Comedy is the one profession where you are judged instantaneously and constantly the whole time you are "working." Think about it - no other profession requires you to show results every 15 seconds (even football has a huddle, and you have the support of 10 others). He presented that as simple reality. A warning, if you will.

Every night you go up, you're in front of a different set of critics (audience). Compare that with "real" work, with the same old cast of bosses and co-workers you can depend on for typical reactions to some degree, unless they suddenly walk in with an Uzi, which does happen at work now and again. (One thing to say about comedy: I do remember reading about a comedian/rapist, but never one with an Uzi, maybe because what with what they're paying in clubs nowadays, plus the background records of comics, they can't get an Uzi.)

The changing audience is why you need to do the same material over and over again, to find a way to homogenize it to present it to whatever audience you're dealing with. That took me a long time to learn - the audience paid to get in and buy drinks - they are not the responsible parties, they do not serve the comic's need. You are there to please them. And I do not exaggerate when I say that this point is lost on too many comics.

Unless you carve a niche in stand-up and therefore can do whatever you want - I happen to like Richard Pryor, Stephen Wright, Bill Hicks (now deceased), Dexter Madison (obscure), Paul Krassner (who is more a brilliant story teller than a comedian), and Rudy Reber (more on him in a bit) - ferret down and find out the rules that are either being hinted to you or thrust in your face and even though you think you're above them - pity those poor people in charge who have been doing it for decades who might know... at least something. They may know something you don't.

I did not like Rudy Reber when he first started performing. Cantu did, for all the reasons I didn't like Cantu when I first subjected myself to having him educate me when I really didn't feel he could teach me anything because I was a genius and that overrides any thought of perfection of craft.

By the time I stopped producing shows for groups like the ACLU, Rudy was my comic of choice. He wrote brilliantly insightful lines (read: they appealed to me) which, if you concentrated on his stage appearance instead of what he wrote, you'd miss.

Examples (as best as I can remember them, so therefore, I'm probably not getting it right):

    Jesse Jackson went to Syria and brought back our two capture fliers (circa 1986?). It just goes to show that people will give you anything to get rid of a Southern Baptist minister.

    Vanessa Williams was stripped of her Miss America crown because her nude photos showed up in Penthouse. Yeah, it turns out the guys on the Board of the Miss America Pageant just could not believe she would let some man exploit her body.

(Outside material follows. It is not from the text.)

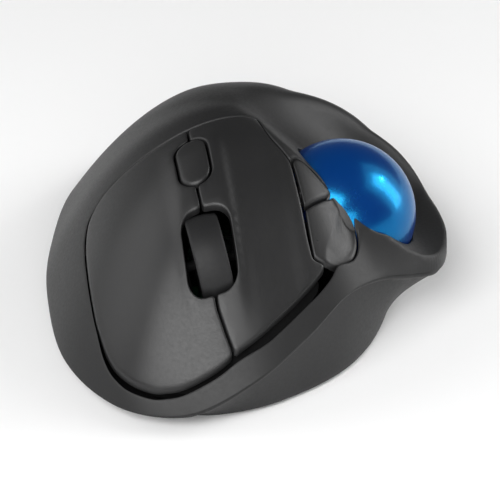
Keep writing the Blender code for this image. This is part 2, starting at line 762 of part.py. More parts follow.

    And my favorite Rudy Reber line, which he refused to do on stage, but, since he thought of it right before an ACLU gig (free thought etc.), he couldn't let die, but he knew the ACLU would censor it (more on that reality some other time): Rudy took on the persona of a Lothario trying to pick up a woman, and responding to her, "You have AIDS! Whoa, I don't want to get that again!"


Cantu notes:

This has nothing to do with comedy per se, it is just comedy trivia. Earlier this year, Reber was on "Who wants to be a Millionaire?" and up for the $500,000 question: Who directed Michael Jackson's, video 'Bad". I do not remember who the possible directors were or what the correct answer was.

I do know for his a life-line call, Reber called his buddy San Francisco based Will Durst who does topical political humor. Will gave his answer. Reber asked, "Are you sure?" Durst said, "Positive!"

Reber went with it. It was the wrong answer!


email from Don Stevens regarding a Cantu Note in last issue

In the September 15, 2000 issue, Don Stevens wrote:

He (Cantu) later told me, although he denies ever saying it but I had more vested interest in remembering it, that I "was the worst comedian" he had ever seen, and there was no hope for me, and he would have kicked me out of his class to spare both of us, but he needed the $5.

In the same issue, John Cantu wrote:

I can't imagine ever saying that to a student - thinking it maybe, but saying it? No. I'll write about my philosophy on that some day in my web column, "Backstage Pass"

After the September 15, 2000 issue was published Don Stevens emailed Cantu:

You waited to tell me that you felt I had been so horrible that you wanted to kick me out of the class until well after I was entrenched - running the open mikes, writing PR, and filling in for you when you couldn't teach. It was your way of saying, "I would have made a mistake; I'm glad I didn't."

But you do remember that

1) I couldn't project my voice which wasn't helped by the fact that

2) I kept forgetting to keep the mike anywhere near my mouth and

3) how I would tilt my head and basically let my eyes glaze over because I was so intent on my material that I couldn't remember, well, the audience looking at me.

Not only did I not take that comment as an insult, I used it extensively in Toastmaster training sessions - I was educational veep three times and was called upon to do training at area sessions. I especially liked to tell it when there were new members in the club who were, well, pathetic, and who would look at my speeches, how I ran meetings, whatever, and get dismayed.

I think I would introduce it by saying, "I once knew a person who was trying to do public speaking. He was so bad..." etc. I'd watch them squirm because they felt "so bad" and then I'd say, "That person was me." It was great to see the jaws drop. Nearest thing I ever did to come close to one of those detestable motivational speeches.